Settlement Agreement

The plans you and your spouse make for the disposition of your house can be added to your divorce settlement agreement. Typically, agreements that are not recorded in writing cannot be enforced later, so it is in your best interests to get everything in writing. For example, if your spouse agrees to pay the entire mortgage while she lives in the house before it sells, you want to get that agreement in writing in case she suddenly decides to stop paying. Your settlement agreement is also the place to address how you and your spouse will split the profits from the sale.

Court Decision

If you and your spouse cannot agree on how to split assets and debts, including the costs and profits of your house, your divorce court will decides these issues for you.
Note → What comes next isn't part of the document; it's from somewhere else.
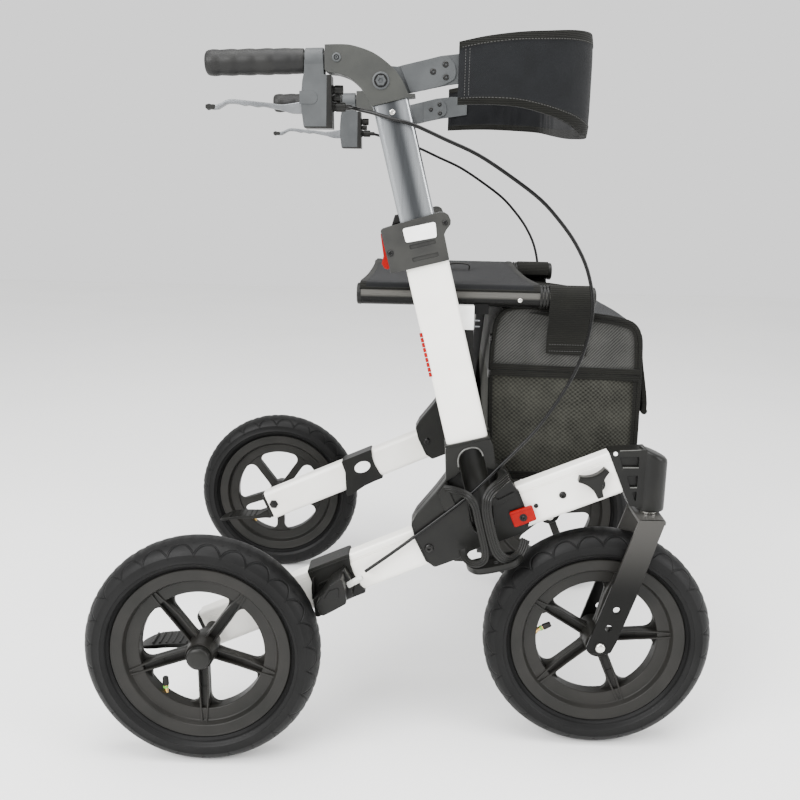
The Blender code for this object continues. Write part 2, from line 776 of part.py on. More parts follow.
def leg_latch(side, frame):
    """Red locking tab on the face of the lower joint."""
    outline = [(0.0580, 0.0030), (0.0580, -0.0190), (0.0900, -0.0190), (0.0900, 0.0030)]
    outline = rounded([(x - 0.0734, z + 0.0096) for x, z in outline], 0.003, 2)
    at = (0.0734, -0.0220, -0.0096)
    part(f"leg_latch_{side}", slab([outline], 0.0050), RED, leg_of(frame), at, FLAT_SIDE)


def clamp_knob(side, frame):
    """Three-lobed hand knob on the front leg."""
    lobes = []
    for k in range(24):
        a = 2 * pi * k / 24
        r = 0.0178 + 0.0047 * cos(3 * (a - radians(38)))
        lobes.append((r * cos(a), r * sin(a)))
    line = leg_of(frame)
    data = slab([lobes], 0.0110)
    made = part(f"clamp_knob_{side}", data, PLASTIC, line, (0.1796, -0.0225, -0.0048), FLAT_SIDE)
    add(made, tool(drum(0.0100, 0.0040, 12), line, (0.1796, -0.0160, -0.0048), ALONG_Y))


def side_frame(side, mirrored):
    frame = group(f"frame_{side}", WHOLE, mirrored=mirrored)
    group(f"leg_line_{side}", frame, (LEG_AT[0], -FRAME_Y, LEG_AT[1]), (0, -LEG_LEAN, 0))
    rear_at = (REAR_LEG_AT[0], -FRAME_Y, REAR_LEG_AT[1])
    group(f"rear_leg_line_{side}", frame, rear_at, (0, -REAR_LEG_LEAN, 0))
    group(f"upright_line_{side}", frame, (UPRIGHT_AT[0], -FRAME_Y, UPRIGHT_AT[1]), (0, -UPRIGHT_LEAN, 0))
    bar = group(f"bar_line_{side}", frame, (BAR_AT[0], -FRAME_Y, BAR_AT[1]), (0, -BAR_LEAN, 0))
    rear_wheel(side, frame)
    fork(side, frame)
    fork_head(side, frame)
    legs(side, frame)
    lower_joint(side, frame)
    upright(side, frame)
    length = SLIDER_TOP - SLIDER_BASE
    slider = tube(SLIDER_DEEP, SLIDER_THICK, 0.007, length)
    part(f"height_tube_{side}", slider, SILVER, upright_of(frame), (0, 0, SLIDER_BASE + length / 2))
    collar(side, frame)
    elbow(side, frame, bar)
    grip(side, bar)
    brake_housing(side, frame, bar)
    brake_lever(side, frame)
    backrest_arm(side, frame)
    wire(f"brake_cable_{side}", CABLE_ROUTE, 0.0023, CABLE, frame)
    brake_sleeve(side, frame)
    brake_shoe(side, frame)
    kerb_pedal(side, frame)
    leg_latch(side, frame)
    clamp_knob(side, frame)
    return frame


def cane_holder(frame):
    """Open cup on the right joint, with a notch in front for laying a cane in."""
    line = upright_of(frame)
    front = -0.0680
    back = -0.0260
    outer = [(-0.0340, back), (-0.0360, -0.0450), (-0.0260, -0.0630), (-0.0100, front), (0.0130, front)]
    outer += [(0.0280, -0.0630), (0.0380, -0.0450), (0.0360, back)]
    inner = [(-0.0310, back - 0.003), (-0.0330, -0.0445), (-0.0240, -0.0602), (-0.0090, front + 0.003)]
    inner += [(0.0120, front + 0.003), (0.0260, -0.0602), (0.0350, -0.0445), (0.0330, back - 0.003)]
    outer = rounded(outer, 0.008, 2)
    data = slab([outer], 0.1300)
    made = part("cane_holder", data, PLASTIC, line, (0, 0, -0.1265))
    cut(made, tool(slab([rounded(inner, 0.007, 2)], 0.1300), line, (0, 0, -0.1230)))
    notch = [(-0.0230, -0.0500), (-0.0060, -0.0900), (0.0020, -0.0960), (0.0100, -0.0860), (0.0250, -0.0500)]
    left = [(-0.0450, -0.1600), (-0.0070, -0.1720), (-0.0040, -0.1640), (-0.0040, -0.1120)]
    left += [(-0.0100, -0.0980), (-0.0450, -0.0850)]
    right = [(0.0100, -0.1640), (0.0150, -0.1720), (0.0450, -0.1650), (0.0450, -0.0900), (0.0160, -0.1000)]
    right += [(0.0100, -0.1120)]
    for window in (notch, left, right):
        cut(made, tool(slab([rounded(window, 0.006, 2)], 0.0400), line, (0, -0.0500, 0), FLAT_SIDE))
    cut(made, tool(drum(0.004, 0.02, 8), line, (0.0020, -0.0450, -0.1890)))
    for u, w in ((-0.0200, -0.0760), (0.0180, -0.1500)):
        add(made, tool(block((0.0120, 0.0070, 0.0120)), line, (u, -0.0230, w)))


# Seat, brace, bag and backrest


def seat_rail(side, parent):
    length = RAIL_FRONT - RAIL_BACK
    data = drum(RAIL_R, length, 20)
    part(f"seat_rail_{side}", data, BRACE, parent, (RAIL_BACK + length / 2, 0, 0), ALONG_X)


def cross_brace(side, mirrored):
    """Brace tube from the seat rail of one side down to the hinge on the other, with its rail fitting."""
    sign = 1 if mirrored else -1
    x = BRACE_X[1] if mirrored else BRACE_X[0]
    rail = Vector((x, sign * RAIL_Y, RAIL_Z))
    foot = Vector((x, -sign * HINGE_Y, HINGE_Z))
    span = rail - foot
    lean = atan2(span.z, span.y)
    line = group(f"brace_line_{side}", WHOLE, foot, (0, 0, 0))
    line.rotation_euler = (lean, 0, 0)
    reach = span.length - RAIL_R - 0.0006
    bar = [(-0.0130, -0.0130), (reach, -0.0130), (reach, 0.0130), (-0.0130, 0.0130)]
    bar = rounded(bar, [0.011, 0.001, 0.001, 0.011])
    data = slab([bar, ring_loop(0.0043, 10)], BRACE_THICK)
    made = part(f"cross_tube_{side}", data, BRACE, line, turn=FLAT_END)
    cradle = tool(block((0.0200, 0.0330, 0.0240)), WHOLE, rail + Vector((0, 0, -0.0110)))
    add(made, cradle)
    cut(made, tool(drum(RAIL_R + GAP, 0.06, 20), WHOLE, rail, ALONG_X))
    cut(made, tool(block((0.06, 0.06, 0.04)), WHOLE, rail + Vector((0, 0, 0.0200))))


def seat():
    """Sling with a sleeve round each rail, a little lower in the middle."""
    sleeve = RAIL_R + GAP
    skin = 0.0150
    top = [(-RAIL_Y, RAIL_Z + skin), (-0.150, 0.6262), (-0.075, 0.6242)]
    top += [(0, 0.6236), (0.075, 0.6242), (0.150, 0.6262)]
    round_right = [
        (RAIL_Y + skin * cos(radians(a)), RAIL_Z + skin * sin(radians(a))) for a in range(90, -151, -40)
    ]
    under = [(0.2020, 0.6140), (0.1960, 0.6200), (0.150, 0.6212), (0.075, 0.6192), (0, 0.6186)]
    under += [(-0.075, 0.6192), (-0.150, 0.6212), (-0.1960, 0.6200), (-0.2020, 0.6140)]
    round_left = [
        (-RAIL_Y + skin * cos(radians(a)), RAIL_Z + skin * sin(radians(a))) for a in range(330, 90, -40)
    ]
    outline = top[1:] + round_right + under + round_left + top[:1]
    holes = [ring_loop(sleeve, 20, (-RAIL_Y, RAIL_Z)), ring_loop(sleeve, 20, (RAIL_Y, RAIL_Z))]
    length = 0.237
    data = slab([outline, *holes], length)
    made = part("seat", data, FABRIC, WHOLE, (0.193 + length / 2, 0, 0), FLAT_END)
    for x, y in ((BRACE_X[0], -RAIL_Y), (BRACE_X[1], RAIL_Y)):
        cut(made, tool(block((0.0220, 0.0500, 0.0240)), WHOLE, (x, y, RAIL_Z - 0.0115)))


def bag():
    """Open-topped bag hung from the front of the rails, with a hinged lid."""
    bm = bmesh.new()
    bmesh.ops.create_cube(bm, size=1.0)
    size = (BAG_X[1] - BAG_X[0], 2 * BAG_Y, BAG_Z[1] - BAG_Z[0])
    middle = ((BAG_X[0] + BAG_X[1]) / 2, 0, (BAG_Z[0] + BAG_Z[1]) / 2)
    bmesh.ops.scale(bm, vec=size, verts=bm.verts)
    bmesh.ops.translate(bm, vec=middle, verts=bm.verts)
    edges = [e for e in bm.edges if min(v.co.z for v in e.verts) < middle[2]]
    bmesh.ops.bevel(bm, geom=edges, offset=0.018, segments=2, profile=0.5, affect="EDGES", material=-1)
    whole = bm.verts[:] + bm.edges[:] + bm.faces[:]
    bmesh.ops.bisect_plane(bm, geom=whole, plane_co=(0.4340, 0, 0), plane_no=(1, 0, 0))
    for vert in bm.verts:
        if vert.co.x > 0.4350 and vert.co.z > middle[2]:
            vert.co.z -= 0.0280
    bm.normal_update()
    lid_faces = [f for f in bm.faces if f.normal.z > 0.8 and f.calc_center_median().x > 0.4340]
    bmesh.ops.delete(bm, geom=lid_faces, context="FACES")
    made = part("bag", finish(bm, "bag"), FABRIC, WHOLE)
    shell = made.modifiers.new("shell", "SOLIDIFY")
    shell.thickness = BAG_WALL
    shell.offset = -1
    shell.use_even_offset = True
    for sign in (1, -1):
        loop = slab([ring_loop(0.0155, 16), ring_loop(RAIL_R + GAP, 20)], 0.054)
        add(made, tool(loop, WHOLE, (0.4695, sign * RAIL_Y, RAIL_Z), FLAT_END))
        add(made, tool(block((0.054, 0.0030, 0.0605)), WHOLE, (0.4695, sign * 0.2134, 0.5703)))
    lid = [
        (0.4360, 0.5968),
        (0.5620, 0.5760),
        (0.5740, 0.5680),
        (0.5795, 0.5500),
        (0.5820, 0.4590),
        (0.5785, 0.4590),
        (0.5760, 0.5490),
        (0.5728, 0.5660),
        (0.5610, 0.5722),
        (0.4360, 0.5932),
    ]
    lid = [(x - 0.4360, z - 0.5947) for x, z in lid]
    part("bag_lid", slab([lid], 0.4080), FABRIC, WHOLE, (0.4360, 0, 0.5960), FLAT_SIDE)


# Path of the backrest band: x, y, height of its lower and of its upper edge
BAND = [
    (0.3125, -0.2645, 0.8500, 0.9228),
    (0.3450, -0.2655, 0.8512, 0.9298),
    (0.3850, -0.2660, 0.8492, 0.9351),
    (0.4200, -0.2640, 0.8415, 0.9374),
    (0.4500, -0.2540, 0.8315, 0.9400),
    (0.4700, -0.2320, 0.8220, 0.9413),
    (0.4790, -0.2000, 0.8180, 0.9415),
    (0.4830, -0.1300, 0.8200, 0.9415),
    (0.4850, 0.0000, 0.8280, 0.9415),
    (0.4830, 0.1300, 0.8390, 0.9415),
    (0.4790, 0.2000, 0.8460, 0.9415),
    (0.4700, 0.2320, 0.8500, 0.9413),
    (0.4500, 0.2540, 0.8530, 0.9400),
    (0.4200, 0.2640, 0.8550, 0.9374),
    (0.3850, 0.2660, 0.8560, 0.9351),
    (0.3450, 0.2655, 0.8550, 0.9298),
    (0.3125, 0.2645, 0.8530, 0.9228),
]


def backrest_pad():
    """Padded band round the back, drawn down in front, with a pocket at each end for the arm straps."""
    rows = 4
    bm = bmesh.new()
    bmesh.ops.create_grid(bm, x_segments=len(BAND) - 1, y_segments=rows, size=1.0)
    for vert in bm.verts:
        column = round((vert.co.x + 1) / 2 * (len(BAND) - 1))
        height = (vert.co.y + 1) / 2
        x, y, low, high = BAND[column]
        vert.co = (x, y, low + (high - low) * height)
    made = part("backrest_pad", finish(bm, "pad"), FABRIC, WHOLE)
    soft = made.modifiers.new("soft", "SUBSURF")
    soft.levels = 1
    soft.render_levels = 1
    soft.boundary_smooth = "PRESERVE_CORNERS"
    padding = made.modifiers.new("padding", "SOLIDIFY")
    padding.thickness = 0.0080
    padding.offset = 0
    padding.use_even_offset = True
    for sign in (1, -1):
        cut(made, tool(block((0.0400, 0.0046, 0.0460)), WHOLE, (0.3265, sign * FRAME_Y, 0.8940)))


WHOLE = group("rollator_frame", at=(-CENTRE_X, 0, 0))
RIGHT = side_frame("right", False)
LEFT = side_frame("left", True)
cane_holder(RIGHT)
cross_brace("right", False)
cross_brace("left", True)
seat_rail("right", group("rail_right", WHOLE, (0, -RAIL_Y, RAIL_Z)))
seat_rail("left", group("rail_left", WHOLE, (0, RAIL_Y, RAIL_Z)))
seat()
bag()
backrest_pad()
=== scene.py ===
"""Looks of a four-wheeled outdoor rollator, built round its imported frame.

Lengths are in metres. A side view is drawn in x, measured from the rear axle, and z, measured from the floor.
y is 0 in the middle and negative on the user's right, and each right-hand piece is mirrored for the left.
"""

from math import atan2, cos, dist, hypot, pi, radians, sin

import bmesh
import bpy
from mathutils import Matrix, Vector


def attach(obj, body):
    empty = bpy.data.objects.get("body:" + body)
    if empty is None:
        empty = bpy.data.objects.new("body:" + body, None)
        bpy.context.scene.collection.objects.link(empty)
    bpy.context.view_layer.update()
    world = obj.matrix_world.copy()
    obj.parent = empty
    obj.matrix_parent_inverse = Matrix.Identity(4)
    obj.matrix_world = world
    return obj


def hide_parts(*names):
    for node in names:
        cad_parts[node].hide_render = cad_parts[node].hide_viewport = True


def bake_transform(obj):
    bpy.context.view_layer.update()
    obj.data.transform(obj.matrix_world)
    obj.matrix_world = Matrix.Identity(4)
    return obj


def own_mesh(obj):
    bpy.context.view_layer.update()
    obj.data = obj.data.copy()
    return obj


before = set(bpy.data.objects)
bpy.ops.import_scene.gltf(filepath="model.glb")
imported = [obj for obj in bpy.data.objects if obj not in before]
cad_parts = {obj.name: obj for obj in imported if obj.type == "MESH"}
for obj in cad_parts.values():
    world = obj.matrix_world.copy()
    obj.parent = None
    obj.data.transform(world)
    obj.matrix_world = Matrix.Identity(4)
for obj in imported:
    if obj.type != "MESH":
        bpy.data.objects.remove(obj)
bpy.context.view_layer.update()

CENTRE_X = 0.263
WHEEL_Z = 0.15425
REAR_Y = 0.335
FRAME_Y = 0.262
FRONT_X = 0.526
SWIVEL_X = 0.585
RAIL_Y = 0.221
RAIL_Z = 0.613
BRACE_X = (0.354, 0.3667)
HINGE_Y = 0.225
HINGE_Z = 0.27
BRACE_THICK = 0.012
RAIL_R = 0.013
LUGS = 26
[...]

Each state has its own rules for dividing property during divorce, and your state’s laws may give your judge wide discretion when splitting your assets. For example, most states split property equitably between spouses, meaning the split is fair but not necessarily equal. Judges frequently use a list of factors from state statutes to determine a fair split. If your house is not sold prior to your divorce, your judge may require appraisals or other proof of the home’s value to help him split it fairly.